Knowing he was hurt, I stopped my vehicle across from him and rolled down the window. “Are you gonna be OK, fella?” I asked. At the sound of my voice, the “husky” labored to his feet and stood unsteadily facing me. It was a huge timber wolf!

Without any thinking about consequences of dumb behavior, I grabbed my camera and jumped from the truck, intent on getting a close-up of this magnificent animal, composing captions for the picture that would wow my friends and persuade a magazine editor to go over his budget. When I was within 12 feet of him, he turned and began to limp off into the bush. Foolishly, I followed, trying to parallel him while clicking off shots. It was then I became aware of a presence – nothing I had seen, but rather something that raised the hairs on the back of my neck. A female wolf – smaller than her mate – had materialized from behind me and brushed my leg as she ran by. “Back off,” she was saying. “This is my man.” Quickly, gratefully, I complied, beating a hasty retreat to my truck.

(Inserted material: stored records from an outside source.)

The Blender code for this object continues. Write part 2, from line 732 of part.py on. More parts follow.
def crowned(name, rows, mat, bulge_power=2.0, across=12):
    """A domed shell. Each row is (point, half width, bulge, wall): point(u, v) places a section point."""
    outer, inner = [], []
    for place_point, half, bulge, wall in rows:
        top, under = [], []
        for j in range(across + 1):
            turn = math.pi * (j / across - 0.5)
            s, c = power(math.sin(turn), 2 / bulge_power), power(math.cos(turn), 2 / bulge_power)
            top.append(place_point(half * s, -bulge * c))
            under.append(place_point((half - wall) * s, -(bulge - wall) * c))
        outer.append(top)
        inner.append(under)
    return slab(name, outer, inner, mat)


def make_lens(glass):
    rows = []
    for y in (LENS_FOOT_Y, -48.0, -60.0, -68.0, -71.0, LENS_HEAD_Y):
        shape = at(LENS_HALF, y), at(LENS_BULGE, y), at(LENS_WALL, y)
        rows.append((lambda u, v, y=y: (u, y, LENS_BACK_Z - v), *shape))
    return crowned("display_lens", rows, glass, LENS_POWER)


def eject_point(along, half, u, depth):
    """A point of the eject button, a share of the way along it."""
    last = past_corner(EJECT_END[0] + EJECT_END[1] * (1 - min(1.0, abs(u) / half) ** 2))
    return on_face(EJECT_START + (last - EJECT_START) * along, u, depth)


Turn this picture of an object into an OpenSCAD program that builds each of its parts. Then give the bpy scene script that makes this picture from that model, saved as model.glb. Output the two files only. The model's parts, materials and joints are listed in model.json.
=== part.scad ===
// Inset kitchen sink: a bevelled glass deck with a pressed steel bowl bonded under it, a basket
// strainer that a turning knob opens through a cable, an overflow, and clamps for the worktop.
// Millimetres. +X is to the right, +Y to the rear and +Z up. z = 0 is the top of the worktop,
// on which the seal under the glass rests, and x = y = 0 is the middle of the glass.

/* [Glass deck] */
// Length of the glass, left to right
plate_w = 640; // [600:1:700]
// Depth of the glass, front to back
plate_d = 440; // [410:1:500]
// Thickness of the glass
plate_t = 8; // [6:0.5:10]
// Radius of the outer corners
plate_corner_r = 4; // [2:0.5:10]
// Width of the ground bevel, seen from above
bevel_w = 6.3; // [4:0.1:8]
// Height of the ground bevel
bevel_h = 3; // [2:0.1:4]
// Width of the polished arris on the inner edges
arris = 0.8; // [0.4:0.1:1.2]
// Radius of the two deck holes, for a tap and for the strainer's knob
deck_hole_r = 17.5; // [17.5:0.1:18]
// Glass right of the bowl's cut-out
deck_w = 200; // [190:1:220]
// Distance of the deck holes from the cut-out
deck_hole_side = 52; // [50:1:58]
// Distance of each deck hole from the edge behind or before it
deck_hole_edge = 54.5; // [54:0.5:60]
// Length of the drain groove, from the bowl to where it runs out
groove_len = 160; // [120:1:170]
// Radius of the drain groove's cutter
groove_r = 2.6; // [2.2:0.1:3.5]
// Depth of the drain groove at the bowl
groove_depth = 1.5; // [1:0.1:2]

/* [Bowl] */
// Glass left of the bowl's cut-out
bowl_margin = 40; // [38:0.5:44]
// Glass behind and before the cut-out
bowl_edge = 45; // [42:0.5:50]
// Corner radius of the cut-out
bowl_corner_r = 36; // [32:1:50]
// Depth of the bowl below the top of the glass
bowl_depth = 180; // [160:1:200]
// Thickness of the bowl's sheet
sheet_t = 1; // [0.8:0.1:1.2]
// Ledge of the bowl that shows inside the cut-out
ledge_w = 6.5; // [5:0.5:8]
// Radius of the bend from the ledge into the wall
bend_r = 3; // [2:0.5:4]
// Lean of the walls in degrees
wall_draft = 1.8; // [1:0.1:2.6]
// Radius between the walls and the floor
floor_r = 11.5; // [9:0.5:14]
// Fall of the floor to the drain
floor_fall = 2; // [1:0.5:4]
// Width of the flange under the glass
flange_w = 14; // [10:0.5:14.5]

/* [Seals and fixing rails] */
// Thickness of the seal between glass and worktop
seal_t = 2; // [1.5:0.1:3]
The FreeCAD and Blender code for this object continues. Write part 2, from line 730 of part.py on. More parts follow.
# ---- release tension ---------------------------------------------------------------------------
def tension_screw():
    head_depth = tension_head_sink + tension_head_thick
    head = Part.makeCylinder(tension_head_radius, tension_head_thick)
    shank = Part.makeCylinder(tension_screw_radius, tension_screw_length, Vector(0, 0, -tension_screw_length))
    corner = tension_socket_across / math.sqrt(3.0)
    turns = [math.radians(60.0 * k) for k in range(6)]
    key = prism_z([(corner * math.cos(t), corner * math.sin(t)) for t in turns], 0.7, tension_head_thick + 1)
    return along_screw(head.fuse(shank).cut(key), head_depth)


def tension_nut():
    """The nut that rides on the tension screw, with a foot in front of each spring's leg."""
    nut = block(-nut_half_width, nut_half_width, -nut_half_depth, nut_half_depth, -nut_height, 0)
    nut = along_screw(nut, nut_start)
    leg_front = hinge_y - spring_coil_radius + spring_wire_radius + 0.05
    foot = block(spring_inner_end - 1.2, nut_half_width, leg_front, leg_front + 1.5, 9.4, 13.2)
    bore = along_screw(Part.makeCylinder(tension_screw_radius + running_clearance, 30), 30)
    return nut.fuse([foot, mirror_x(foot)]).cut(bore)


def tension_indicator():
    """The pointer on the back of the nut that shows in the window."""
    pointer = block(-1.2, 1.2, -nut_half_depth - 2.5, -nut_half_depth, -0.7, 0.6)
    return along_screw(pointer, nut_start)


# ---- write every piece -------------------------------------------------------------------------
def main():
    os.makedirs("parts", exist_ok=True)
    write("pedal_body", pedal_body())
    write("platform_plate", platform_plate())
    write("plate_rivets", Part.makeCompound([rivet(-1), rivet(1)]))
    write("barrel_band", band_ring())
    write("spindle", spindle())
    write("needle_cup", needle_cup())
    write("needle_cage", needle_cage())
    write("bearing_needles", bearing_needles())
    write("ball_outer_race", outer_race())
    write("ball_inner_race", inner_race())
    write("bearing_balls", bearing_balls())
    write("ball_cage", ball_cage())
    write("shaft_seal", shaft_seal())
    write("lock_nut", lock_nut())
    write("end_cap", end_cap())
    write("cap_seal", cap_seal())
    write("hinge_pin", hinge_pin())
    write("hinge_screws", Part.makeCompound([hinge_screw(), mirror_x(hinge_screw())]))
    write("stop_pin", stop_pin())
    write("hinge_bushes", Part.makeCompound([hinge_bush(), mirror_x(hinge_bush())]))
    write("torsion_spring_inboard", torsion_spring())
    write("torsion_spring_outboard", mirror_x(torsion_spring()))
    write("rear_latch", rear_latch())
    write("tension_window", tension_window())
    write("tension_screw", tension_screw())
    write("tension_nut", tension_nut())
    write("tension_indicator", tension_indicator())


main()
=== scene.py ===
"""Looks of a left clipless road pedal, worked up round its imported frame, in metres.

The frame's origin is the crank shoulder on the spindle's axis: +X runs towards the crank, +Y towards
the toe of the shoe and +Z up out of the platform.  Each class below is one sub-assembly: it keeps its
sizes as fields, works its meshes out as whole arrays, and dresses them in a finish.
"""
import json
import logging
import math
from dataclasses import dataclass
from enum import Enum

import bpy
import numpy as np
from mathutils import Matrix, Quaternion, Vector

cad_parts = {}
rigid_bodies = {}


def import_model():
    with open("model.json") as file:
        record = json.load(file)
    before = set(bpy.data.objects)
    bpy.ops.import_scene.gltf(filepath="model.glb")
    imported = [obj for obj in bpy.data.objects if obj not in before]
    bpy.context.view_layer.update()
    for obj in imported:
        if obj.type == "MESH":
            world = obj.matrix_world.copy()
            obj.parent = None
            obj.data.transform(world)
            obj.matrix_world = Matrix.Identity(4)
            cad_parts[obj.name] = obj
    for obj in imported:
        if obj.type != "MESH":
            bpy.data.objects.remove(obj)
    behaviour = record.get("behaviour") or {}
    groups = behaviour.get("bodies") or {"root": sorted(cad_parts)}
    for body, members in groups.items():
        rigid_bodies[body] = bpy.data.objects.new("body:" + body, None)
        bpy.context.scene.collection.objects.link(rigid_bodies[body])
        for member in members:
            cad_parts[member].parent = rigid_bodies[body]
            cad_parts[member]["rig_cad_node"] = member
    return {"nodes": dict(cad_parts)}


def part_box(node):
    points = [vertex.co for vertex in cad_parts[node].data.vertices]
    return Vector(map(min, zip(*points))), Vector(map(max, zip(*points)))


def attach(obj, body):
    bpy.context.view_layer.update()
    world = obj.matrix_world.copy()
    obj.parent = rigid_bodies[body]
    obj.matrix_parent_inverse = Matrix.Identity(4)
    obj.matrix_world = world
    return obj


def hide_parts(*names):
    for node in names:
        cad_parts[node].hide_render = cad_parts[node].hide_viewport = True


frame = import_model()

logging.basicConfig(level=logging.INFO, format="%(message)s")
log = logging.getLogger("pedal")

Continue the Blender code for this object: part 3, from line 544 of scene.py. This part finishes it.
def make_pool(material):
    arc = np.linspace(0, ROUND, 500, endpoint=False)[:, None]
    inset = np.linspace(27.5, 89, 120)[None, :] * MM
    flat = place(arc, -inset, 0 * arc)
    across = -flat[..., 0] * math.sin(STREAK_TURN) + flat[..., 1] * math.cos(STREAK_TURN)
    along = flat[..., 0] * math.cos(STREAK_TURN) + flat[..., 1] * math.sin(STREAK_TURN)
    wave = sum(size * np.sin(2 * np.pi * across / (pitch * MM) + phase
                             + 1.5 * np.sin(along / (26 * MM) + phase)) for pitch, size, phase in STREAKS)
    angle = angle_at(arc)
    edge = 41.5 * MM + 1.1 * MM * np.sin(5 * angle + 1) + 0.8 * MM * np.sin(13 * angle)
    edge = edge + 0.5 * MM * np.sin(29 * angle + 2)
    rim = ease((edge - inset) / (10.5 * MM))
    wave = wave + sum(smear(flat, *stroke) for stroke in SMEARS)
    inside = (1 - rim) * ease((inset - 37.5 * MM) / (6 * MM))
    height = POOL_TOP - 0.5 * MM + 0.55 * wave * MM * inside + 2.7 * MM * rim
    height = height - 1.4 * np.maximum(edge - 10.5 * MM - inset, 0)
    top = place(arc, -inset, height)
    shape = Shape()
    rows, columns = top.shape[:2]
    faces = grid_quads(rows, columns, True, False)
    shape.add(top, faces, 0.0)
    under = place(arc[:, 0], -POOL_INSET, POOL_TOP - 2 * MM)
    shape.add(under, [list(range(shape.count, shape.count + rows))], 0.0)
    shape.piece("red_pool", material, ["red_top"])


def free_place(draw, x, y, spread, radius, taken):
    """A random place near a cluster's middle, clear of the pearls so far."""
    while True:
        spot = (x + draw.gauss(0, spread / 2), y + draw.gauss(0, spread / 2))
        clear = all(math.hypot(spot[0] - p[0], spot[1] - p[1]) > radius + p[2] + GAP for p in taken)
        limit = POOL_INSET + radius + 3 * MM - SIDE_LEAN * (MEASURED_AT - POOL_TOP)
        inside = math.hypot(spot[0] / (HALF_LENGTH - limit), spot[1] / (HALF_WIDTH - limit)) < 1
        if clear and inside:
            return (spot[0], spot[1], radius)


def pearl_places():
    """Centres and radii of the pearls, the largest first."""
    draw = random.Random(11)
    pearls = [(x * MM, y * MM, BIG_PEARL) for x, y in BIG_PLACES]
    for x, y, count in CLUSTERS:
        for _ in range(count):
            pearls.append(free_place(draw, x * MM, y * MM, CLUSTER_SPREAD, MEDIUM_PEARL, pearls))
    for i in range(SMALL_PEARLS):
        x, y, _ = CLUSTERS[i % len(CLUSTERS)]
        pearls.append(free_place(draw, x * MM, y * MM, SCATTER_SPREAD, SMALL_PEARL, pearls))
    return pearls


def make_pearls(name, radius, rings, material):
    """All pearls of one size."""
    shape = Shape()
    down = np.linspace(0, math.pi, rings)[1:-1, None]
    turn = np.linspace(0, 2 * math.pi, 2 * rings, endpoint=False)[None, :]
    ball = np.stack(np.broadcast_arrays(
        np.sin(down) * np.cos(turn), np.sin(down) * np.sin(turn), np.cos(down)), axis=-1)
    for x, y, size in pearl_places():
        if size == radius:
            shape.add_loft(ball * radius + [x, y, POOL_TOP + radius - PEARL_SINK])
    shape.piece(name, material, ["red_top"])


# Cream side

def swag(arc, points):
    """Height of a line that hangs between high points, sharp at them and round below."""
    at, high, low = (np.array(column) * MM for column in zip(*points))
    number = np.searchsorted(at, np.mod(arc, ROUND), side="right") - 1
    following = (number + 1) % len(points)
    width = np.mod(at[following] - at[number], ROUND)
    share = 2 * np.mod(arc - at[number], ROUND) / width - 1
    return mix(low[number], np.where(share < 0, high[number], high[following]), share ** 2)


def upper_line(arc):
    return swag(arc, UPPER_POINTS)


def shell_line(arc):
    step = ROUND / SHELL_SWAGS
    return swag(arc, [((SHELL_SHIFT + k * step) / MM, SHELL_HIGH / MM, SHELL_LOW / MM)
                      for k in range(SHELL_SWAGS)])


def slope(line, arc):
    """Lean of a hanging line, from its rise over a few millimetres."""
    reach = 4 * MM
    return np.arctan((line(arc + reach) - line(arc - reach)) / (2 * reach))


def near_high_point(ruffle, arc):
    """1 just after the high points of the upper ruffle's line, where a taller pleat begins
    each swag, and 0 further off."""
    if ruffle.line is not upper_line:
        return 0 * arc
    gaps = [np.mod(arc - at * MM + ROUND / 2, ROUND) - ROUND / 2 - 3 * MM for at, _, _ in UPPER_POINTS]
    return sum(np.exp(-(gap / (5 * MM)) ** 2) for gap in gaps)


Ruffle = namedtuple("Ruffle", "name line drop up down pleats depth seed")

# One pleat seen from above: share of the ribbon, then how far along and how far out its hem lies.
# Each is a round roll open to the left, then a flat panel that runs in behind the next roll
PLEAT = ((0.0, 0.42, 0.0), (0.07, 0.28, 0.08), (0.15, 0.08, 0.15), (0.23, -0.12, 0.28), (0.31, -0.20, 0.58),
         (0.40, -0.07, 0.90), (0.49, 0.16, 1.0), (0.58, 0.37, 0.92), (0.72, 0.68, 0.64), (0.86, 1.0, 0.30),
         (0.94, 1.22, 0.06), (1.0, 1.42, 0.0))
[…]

I could go on and on – the river otter chasing brook trout beneath the ice in a crystal-clear beaver pond; a pair of Kansas foxes sunning in a snowy field, their noses tucked beneath their white-tipped tales; the specklebelly geese executing rolls and flying absolutely upside down as they joyously approached my decoys in an Alberta snowstorm.

It sometimes makes me sad that more of society will never witness the wonders I have seen in “The Big Outside.” Perhaps, though, their presence would have minimized the opportunities I have enjoyed, and I know my life would be diminished if I couldn’t always be there, sucking in the wild freshness and interacting from my front-row seat.